JOB :: Repeat the lines below exactly as written, please, from the line with "frame.matrix_world = pose" to the line with "before = set(bpy.data.objects)", both lines included, and no others.

* start PROVIDED MATERIAL *

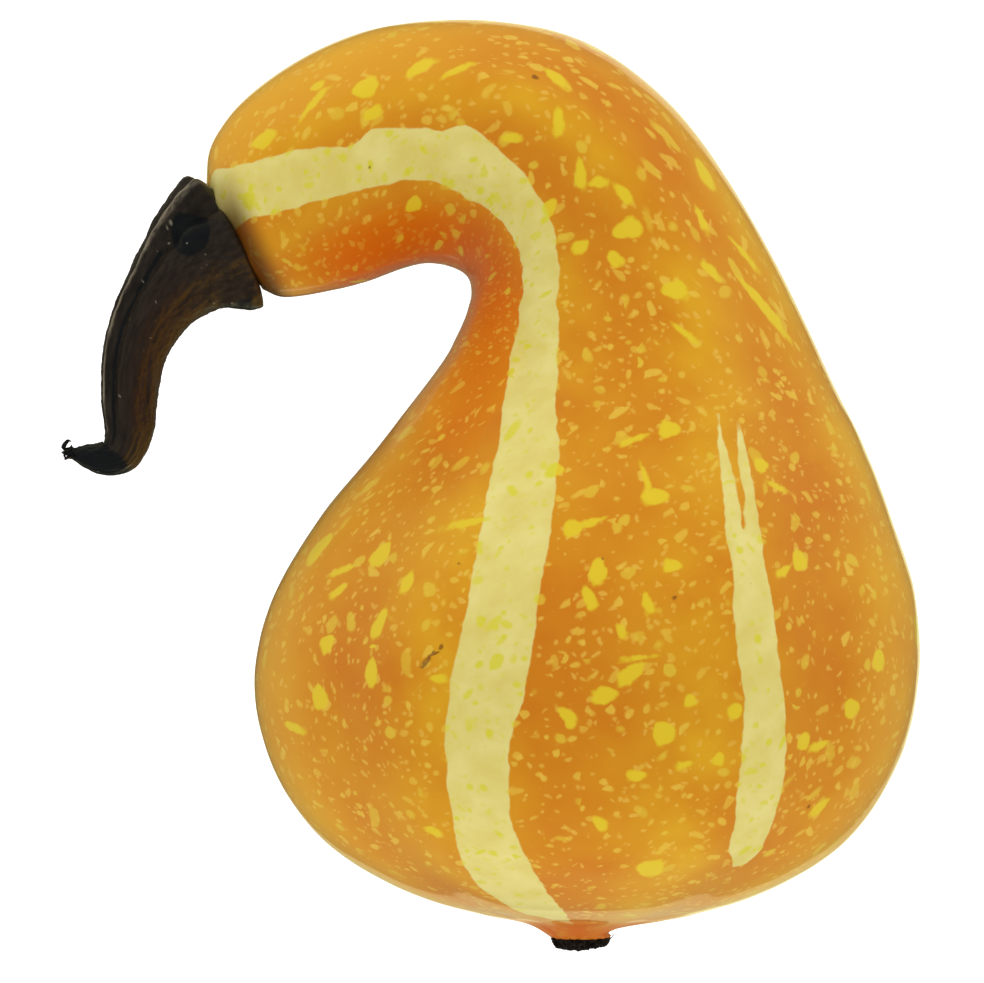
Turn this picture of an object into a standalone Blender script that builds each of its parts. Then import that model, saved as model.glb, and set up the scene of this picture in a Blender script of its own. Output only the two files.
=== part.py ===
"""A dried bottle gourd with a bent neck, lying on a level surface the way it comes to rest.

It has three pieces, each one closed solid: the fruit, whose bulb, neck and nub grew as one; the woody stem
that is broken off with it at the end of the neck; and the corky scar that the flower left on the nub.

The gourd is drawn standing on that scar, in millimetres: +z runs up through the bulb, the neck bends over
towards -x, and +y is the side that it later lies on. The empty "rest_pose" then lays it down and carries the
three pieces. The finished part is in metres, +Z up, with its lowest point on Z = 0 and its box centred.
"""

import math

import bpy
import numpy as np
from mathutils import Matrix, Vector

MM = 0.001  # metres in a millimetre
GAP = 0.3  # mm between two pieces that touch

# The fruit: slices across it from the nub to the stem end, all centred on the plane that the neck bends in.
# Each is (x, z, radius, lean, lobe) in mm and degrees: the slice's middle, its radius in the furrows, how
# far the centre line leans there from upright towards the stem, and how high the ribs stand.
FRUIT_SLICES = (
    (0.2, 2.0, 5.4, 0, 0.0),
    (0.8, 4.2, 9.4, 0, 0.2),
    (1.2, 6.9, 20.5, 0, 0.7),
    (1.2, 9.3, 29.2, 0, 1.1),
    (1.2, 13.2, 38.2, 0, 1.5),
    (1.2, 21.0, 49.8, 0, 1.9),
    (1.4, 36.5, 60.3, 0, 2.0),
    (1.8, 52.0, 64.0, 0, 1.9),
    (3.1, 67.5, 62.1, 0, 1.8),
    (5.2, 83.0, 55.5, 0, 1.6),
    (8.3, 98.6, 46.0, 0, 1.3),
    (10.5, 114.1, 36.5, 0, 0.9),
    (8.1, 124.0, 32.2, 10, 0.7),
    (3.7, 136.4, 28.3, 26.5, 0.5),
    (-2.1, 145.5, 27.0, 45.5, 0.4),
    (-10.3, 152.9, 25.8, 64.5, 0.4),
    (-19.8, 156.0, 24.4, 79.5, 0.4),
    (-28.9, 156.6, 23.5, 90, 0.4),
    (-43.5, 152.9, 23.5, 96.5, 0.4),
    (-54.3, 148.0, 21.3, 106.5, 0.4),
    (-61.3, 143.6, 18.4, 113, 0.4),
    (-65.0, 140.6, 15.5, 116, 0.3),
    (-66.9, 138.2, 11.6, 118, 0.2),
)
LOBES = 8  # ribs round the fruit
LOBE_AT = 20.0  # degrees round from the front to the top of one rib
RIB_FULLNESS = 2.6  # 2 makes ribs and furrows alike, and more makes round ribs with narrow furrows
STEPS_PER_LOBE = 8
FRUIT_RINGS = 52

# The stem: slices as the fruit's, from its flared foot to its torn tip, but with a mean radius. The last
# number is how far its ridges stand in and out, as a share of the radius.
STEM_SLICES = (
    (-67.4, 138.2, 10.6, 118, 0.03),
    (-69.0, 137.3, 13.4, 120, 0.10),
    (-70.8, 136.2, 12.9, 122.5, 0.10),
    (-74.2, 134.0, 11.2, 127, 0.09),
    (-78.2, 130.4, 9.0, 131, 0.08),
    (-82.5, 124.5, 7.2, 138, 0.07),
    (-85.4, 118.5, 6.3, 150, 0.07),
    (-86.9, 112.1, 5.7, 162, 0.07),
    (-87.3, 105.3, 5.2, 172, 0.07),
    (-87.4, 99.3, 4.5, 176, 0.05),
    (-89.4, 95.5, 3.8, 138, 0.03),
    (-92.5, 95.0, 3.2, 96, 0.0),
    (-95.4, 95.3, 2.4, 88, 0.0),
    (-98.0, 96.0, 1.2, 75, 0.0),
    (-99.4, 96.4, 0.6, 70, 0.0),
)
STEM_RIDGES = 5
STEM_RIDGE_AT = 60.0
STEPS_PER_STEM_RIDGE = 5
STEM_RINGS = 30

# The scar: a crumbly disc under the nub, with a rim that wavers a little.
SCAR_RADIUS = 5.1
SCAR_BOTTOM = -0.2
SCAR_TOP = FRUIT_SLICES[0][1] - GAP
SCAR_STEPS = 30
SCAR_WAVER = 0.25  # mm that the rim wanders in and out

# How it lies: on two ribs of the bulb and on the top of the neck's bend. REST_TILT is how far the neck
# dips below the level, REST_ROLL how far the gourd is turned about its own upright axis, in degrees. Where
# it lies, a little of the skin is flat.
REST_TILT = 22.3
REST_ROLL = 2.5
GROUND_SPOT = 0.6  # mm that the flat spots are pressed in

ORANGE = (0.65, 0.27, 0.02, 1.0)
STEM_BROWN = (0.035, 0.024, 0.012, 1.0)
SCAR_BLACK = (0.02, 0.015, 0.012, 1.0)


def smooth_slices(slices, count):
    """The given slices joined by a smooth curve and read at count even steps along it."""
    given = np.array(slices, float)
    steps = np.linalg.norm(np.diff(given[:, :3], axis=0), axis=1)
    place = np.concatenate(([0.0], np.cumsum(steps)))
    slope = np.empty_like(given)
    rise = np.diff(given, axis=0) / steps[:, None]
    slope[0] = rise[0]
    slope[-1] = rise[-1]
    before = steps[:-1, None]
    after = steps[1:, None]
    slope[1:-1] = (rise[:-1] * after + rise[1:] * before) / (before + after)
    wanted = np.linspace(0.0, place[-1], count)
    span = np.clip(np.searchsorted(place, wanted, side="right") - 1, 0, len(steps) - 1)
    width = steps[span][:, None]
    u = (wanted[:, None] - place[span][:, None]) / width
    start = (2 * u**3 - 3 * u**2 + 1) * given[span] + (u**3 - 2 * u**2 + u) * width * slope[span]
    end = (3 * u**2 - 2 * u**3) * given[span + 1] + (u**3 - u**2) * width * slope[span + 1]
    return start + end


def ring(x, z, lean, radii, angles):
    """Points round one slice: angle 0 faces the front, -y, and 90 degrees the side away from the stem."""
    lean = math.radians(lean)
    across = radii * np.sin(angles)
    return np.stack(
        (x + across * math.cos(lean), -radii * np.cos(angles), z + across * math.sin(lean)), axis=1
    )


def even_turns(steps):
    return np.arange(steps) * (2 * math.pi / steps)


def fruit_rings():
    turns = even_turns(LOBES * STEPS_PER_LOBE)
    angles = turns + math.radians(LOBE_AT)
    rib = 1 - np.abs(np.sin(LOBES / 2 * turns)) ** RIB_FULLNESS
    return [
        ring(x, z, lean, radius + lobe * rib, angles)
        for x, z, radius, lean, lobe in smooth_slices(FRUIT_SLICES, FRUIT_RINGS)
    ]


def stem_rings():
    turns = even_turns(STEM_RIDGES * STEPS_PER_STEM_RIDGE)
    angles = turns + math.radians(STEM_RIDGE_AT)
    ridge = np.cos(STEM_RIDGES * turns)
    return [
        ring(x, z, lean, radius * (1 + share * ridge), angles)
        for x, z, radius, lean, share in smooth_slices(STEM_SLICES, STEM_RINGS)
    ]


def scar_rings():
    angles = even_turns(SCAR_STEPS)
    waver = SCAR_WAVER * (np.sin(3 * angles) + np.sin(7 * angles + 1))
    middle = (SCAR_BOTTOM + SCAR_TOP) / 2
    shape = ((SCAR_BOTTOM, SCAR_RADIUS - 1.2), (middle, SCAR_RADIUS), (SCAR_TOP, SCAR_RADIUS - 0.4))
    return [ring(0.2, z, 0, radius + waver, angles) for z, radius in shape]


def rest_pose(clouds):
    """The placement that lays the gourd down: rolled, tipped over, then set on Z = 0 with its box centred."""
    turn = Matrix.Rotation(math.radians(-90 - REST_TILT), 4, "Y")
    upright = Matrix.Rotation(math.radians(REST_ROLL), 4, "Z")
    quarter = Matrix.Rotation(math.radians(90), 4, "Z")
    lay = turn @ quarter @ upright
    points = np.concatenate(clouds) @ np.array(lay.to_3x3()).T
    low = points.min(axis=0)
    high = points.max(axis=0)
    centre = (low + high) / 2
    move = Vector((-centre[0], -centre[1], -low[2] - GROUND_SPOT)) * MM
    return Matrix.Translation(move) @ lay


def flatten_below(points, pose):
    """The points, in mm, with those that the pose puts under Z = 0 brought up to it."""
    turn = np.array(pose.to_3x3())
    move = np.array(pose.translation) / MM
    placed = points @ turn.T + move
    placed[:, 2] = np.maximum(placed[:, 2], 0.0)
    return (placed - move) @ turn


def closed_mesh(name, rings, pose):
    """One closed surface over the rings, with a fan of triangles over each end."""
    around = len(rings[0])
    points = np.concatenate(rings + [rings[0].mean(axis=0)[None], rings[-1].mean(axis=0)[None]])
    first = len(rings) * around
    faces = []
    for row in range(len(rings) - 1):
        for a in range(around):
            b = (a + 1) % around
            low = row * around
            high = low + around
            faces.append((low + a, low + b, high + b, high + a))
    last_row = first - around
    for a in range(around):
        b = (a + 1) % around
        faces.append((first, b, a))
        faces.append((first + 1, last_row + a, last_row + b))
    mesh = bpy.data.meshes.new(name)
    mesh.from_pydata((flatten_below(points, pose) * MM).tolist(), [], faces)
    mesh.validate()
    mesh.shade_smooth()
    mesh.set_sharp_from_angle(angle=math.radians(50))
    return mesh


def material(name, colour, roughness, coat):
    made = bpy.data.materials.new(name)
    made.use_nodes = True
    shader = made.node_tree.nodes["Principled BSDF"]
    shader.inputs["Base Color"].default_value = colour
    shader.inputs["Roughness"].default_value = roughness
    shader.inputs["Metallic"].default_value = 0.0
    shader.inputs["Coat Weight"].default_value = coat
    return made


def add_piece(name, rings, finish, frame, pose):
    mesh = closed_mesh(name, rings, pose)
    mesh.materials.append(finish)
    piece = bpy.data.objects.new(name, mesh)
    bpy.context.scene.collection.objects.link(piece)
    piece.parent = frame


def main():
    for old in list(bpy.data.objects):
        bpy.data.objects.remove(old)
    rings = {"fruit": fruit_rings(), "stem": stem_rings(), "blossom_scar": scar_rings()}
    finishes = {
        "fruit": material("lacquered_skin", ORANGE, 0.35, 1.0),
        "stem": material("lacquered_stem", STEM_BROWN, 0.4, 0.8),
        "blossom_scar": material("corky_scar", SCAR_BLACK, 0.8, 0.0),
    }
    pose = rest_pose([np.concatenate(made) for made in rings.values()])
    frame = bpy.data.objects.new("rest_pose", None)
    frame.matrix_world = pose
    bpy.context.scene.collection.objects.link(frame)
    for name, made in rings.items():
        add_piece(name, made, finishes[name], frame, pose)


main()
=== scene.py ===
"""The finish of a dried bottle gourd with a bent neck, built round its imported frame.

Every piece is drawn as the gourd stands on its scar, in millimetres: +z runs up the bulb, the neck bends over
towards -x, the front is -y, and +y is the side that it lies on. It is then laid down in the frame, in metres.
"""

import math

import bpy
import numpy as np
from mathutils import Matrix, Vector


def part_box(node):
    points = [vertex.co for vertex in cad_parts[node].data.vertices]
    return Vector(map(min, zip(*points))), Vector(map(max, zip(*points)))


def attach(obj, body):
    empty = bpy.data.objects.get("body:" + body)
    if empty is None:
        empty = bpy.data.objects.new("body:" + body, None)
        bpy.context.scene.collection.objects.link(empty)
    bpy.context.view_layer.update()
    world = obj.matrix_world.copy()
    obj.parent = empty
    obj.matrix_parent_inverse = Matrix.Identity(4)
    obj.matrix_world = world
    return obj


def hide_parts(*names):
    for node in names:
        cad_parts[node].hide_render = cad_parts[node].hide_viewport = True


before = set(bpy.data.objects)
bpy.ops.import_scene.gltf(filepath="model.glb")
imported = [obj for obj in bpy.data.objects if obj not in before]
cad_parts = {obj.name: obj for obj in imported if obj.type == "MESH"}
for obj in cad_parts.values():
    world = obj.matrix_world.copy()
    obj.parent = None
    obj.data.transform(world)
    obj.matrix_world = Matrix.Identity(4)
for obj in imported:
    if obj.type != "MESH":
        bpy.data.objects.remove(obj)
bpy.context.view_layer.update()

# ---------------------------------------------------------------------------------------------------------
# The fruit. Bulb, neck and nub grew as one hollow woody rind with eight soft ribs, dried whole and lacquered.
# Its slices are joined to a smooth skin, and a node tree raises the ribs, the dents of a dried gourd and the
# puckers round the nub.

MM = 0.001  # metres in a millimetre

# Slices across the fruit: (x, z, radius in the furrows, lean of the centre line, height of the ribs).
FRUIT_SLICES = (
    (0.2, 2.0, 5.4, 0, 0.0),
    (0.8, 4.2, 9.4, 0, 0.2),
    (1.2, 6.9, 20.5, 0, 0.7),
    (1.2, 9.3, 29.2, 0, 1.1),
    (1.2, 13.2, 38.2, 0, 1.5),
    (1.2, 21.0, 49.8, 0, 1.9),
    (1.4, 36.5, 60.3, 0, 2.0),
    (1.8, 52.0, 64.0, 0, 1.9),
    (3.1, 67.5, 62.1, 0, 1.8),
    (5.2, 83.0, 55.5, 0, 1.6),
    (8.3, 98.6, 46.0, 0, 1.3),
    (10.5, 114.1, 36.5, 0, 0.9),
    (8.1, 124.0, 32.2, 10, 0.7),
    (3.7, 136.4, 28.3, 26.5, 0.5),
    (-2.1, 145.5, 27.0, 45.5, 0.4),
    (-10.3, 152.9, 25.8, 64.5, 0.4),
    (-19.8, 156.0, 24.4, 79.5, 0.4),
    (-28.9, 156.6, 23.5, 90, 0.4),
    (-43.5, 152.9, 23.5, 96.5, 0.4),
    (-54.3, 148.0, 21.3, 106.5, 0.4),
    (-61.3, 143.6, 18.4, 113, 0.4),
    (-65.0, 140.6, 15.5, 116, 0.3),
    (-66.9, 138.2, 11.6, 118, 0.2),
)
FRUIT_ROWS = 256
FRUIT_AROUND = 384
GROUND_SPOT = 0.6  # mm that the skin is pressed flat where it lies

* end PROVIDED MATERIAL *

TASK ANSWER ::
    frame.matrix_world = pose
    bpy.context.scene.collection.objects.link(frame)
    for name, made in rings.items():
        add_piece(name, made, finishes[name], frame, pose)


main()
=== scene.py ===
"""The finish of a dried bottle gourd with a bent neck, built round its imported frame.

Every piece is drawn as the gourd stands on its scar, in millimetres: +z runs up the bulb, the neck bends over
towards -x, the front is -y, and +y is the side that it lies on. It is then laid down in the frame, in metres.
"""

import math

import bpy
import numpy as np
from mathutils import Matrix, Vector


def part_box(node):
    points = [vertex.co for vertex in cad_parts[node].data.vertices]
    return Vector(map(min, zip(*points))), Vector(map(max, zip(*points)))


def attach(obj, body):
    empty = bpy.data.objects.get("body:" + body)
    if empty is None:
        empty = bpy.data.objects.new("body:" + body, None)
        bpy.context.scene.collection.objects.link(empty)
    bpy.context.view_layer.update()
    world = obj.matrix_world.copy()
    obj.parent = empty
    obj.matrix_parent_inverse = Matrix.Identity(4)
    obj.matrix_world = world
    return obj


def hide_parts(*names):
    for node in names:
        cad_parts[node].hide_render = cad_parts[node].hide_viewport = True


before = set(bpy.data.objects)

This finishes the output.